Soy un escritor nacido en la década de los sesenta, y cuando empecé a leer a los escritores latinoamericanos más importantes, Vargas Llosa era uno de los referentes. Esas lecturas fueron de aprendizaje, porque él, además de escribir muy bien, enseña a escribir.
Fueron lecturas jubilosas, entusiastas, que en lo personal quiero mucho. Desde Los jefes y los cachorros hasta la última gran novela de él, a mi juicio, que es La guerra del fin del mundo. El de La casa verde, La Tía Julia y el escribidor y de la tremendísima novela Conversación en la catedral.
Pero hay un Vargas Llosa que no siento tan cercano: de Los cuadernos de don Rigoberto y La Fiesta del Chivo, que no he seguido con tanto entusiasmo. Un autor que envejeció, literariamente hablando, con novelas menos intensas y reveladoras, que muestran a un escritor cansado.

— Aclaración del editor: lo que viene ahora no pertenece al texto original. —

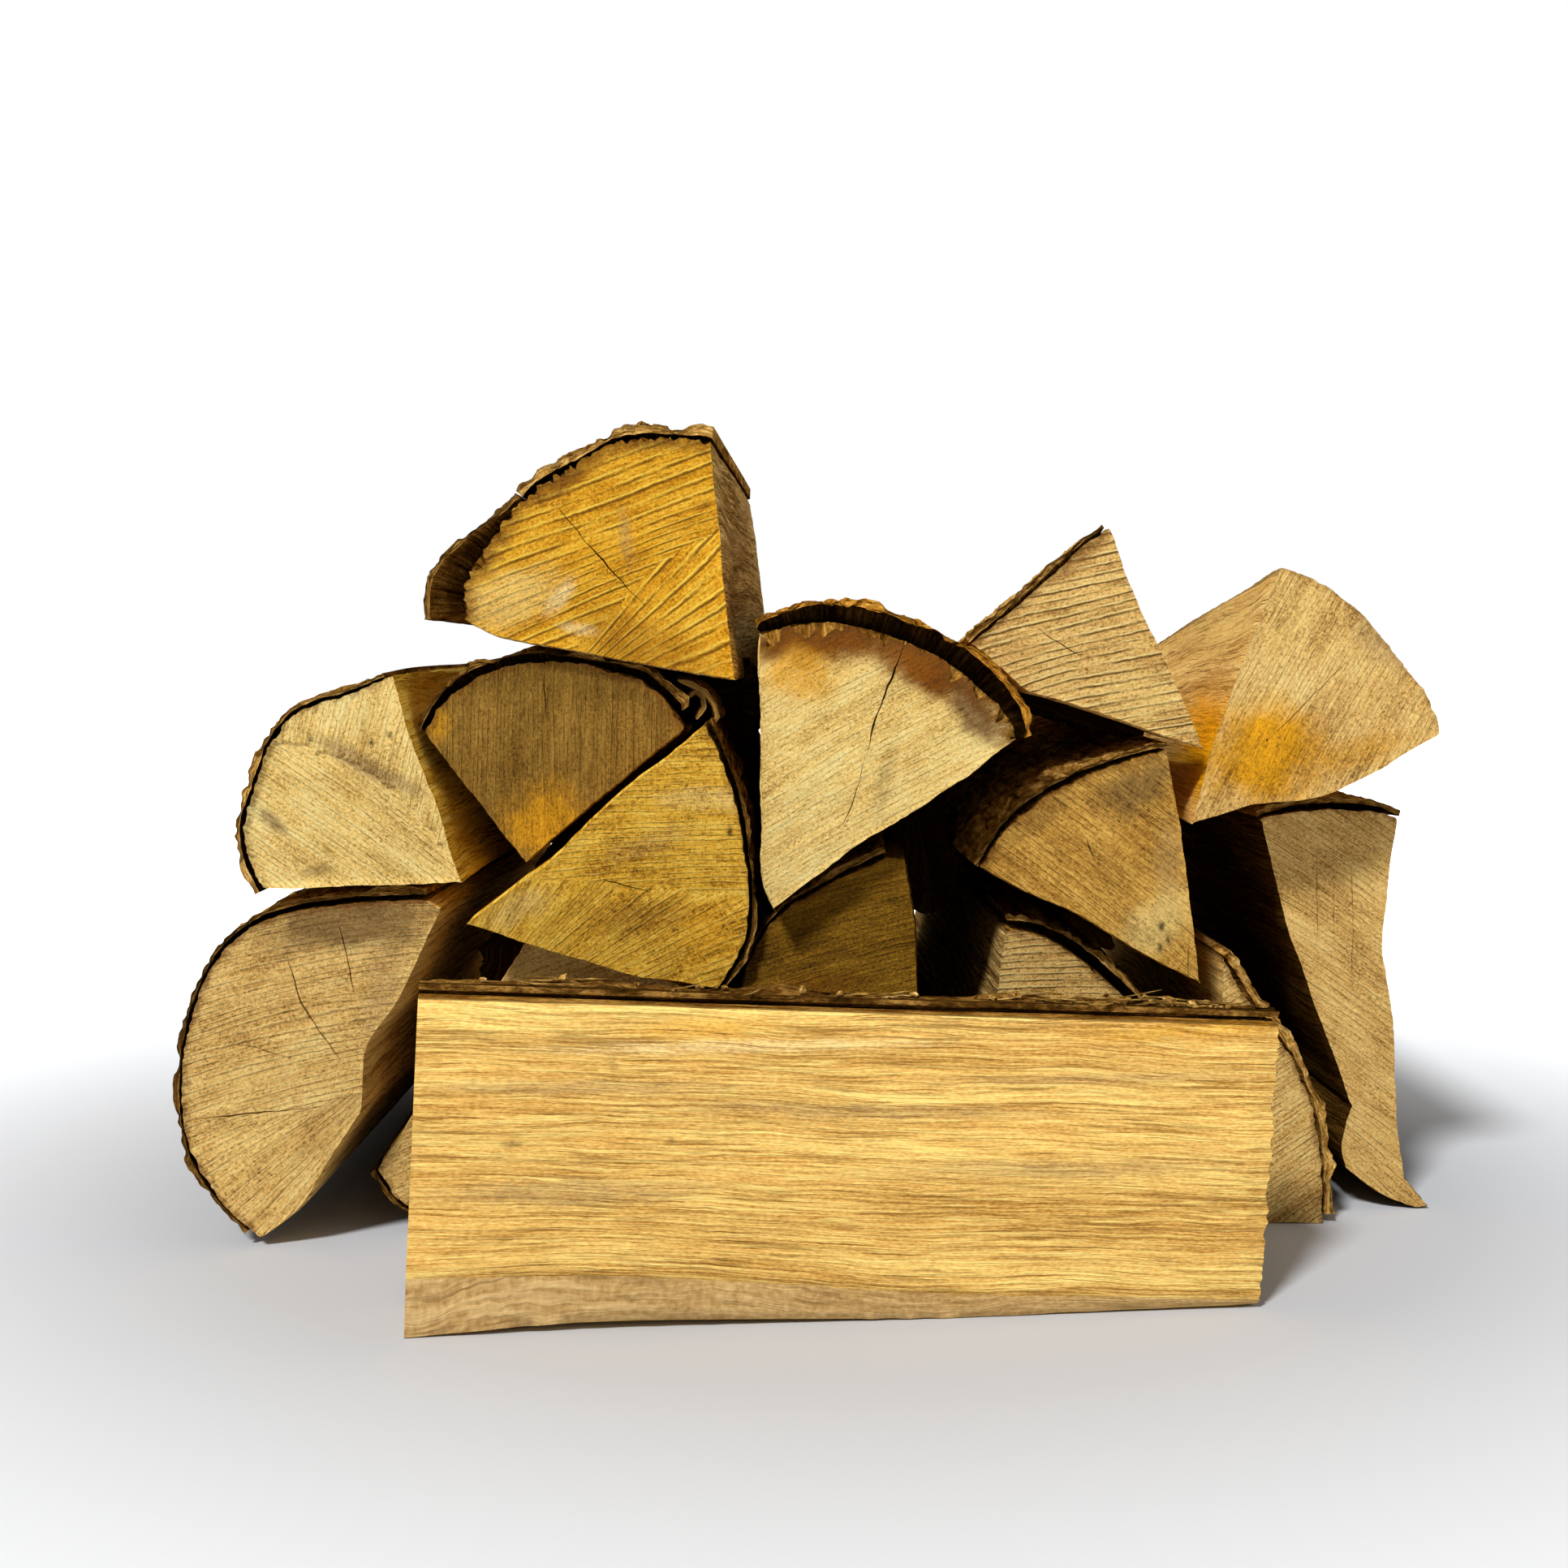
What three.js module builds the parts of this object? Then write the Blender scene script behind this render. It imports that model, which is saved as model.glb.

Y hay un Vargas Llosa grata y sanamente polémico, el de los ensayos. El de La verdad de las mentiras, de La utopía arcaica y de sus crónicas. Siempre un escritor que suscita crítica, polémica, reflexión.
Pero es lamentable que en los últimos años se haya convertido en centro del espectáculo. Que concentra flashes y es muy visible, y le encanta recibir premios, incluso poco significativos. Hoy se siente glamuroso y de figuraciones.